Within the West itself, proponents of new discourses such as queer theory had to launch a concerted struggle not only to organise the discourse but also to find visibility, credibility and distinction. When a discipline becomes incapable of self-critique due to complacency, then perhaps such a discipline does not deserve preservation. And if new blood must find new vessels, then so be it.
Francis Nyamnjoh is quite modest about his stature and accomplishments as a supporter of the dominated. His efforts as publication director at CODESRIA 1 in bringing the world a wide variety of new voices are well noted. He persists in unearthing fresh voices through his involvement with Langaa RPCIG, 2 Bamenda, Cameroon.
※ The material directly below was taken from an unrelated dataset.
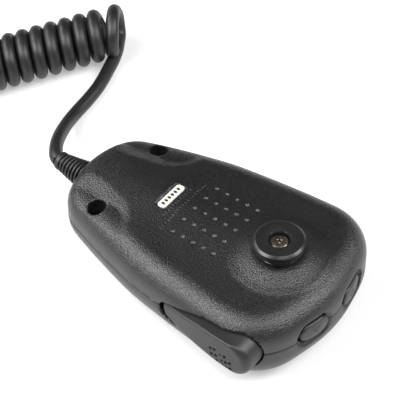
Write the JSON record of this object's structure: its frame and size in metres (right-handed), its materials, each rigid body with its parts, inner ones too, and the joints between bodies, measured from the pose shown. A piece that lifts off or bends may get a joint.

Such activities definitely have greater value than the deliberations of mainstream Africanist anthropology. If conventional anthropology refuses to shed the blindness of its rigid discursive gaze, then it is only a matter of time before it once again becomes a marginal subject. As mentioned earlier, marginality is the foremost positionality and concern of anthropology. It is as if anthropology could never outgrow the effects of its history of institutional oppression when it was deemed an enclave for academic misfits. In turn, it had to wreak that fundamental violence on the racially dominated in order to achieve a measure of structural legitimacy. Nyamnjoh wishes to save anthropology from itself, but does anthropology want to be saved? From his presentation of the discipline, it seems to be struggling feebly within the grip of chronic exhaustion and anomie. Not only does the discipline seem jaded, it also often comes across as insufferably intolerant. Nyamnjoh's disciplinary practice, on the other hand, is the exact opposite: dynamic, while at the same time on constant alert for the ravages of hubris.
Council for the Development of Social Science Research in Africa.
Langaa Research and Publishing Common Initiative Group.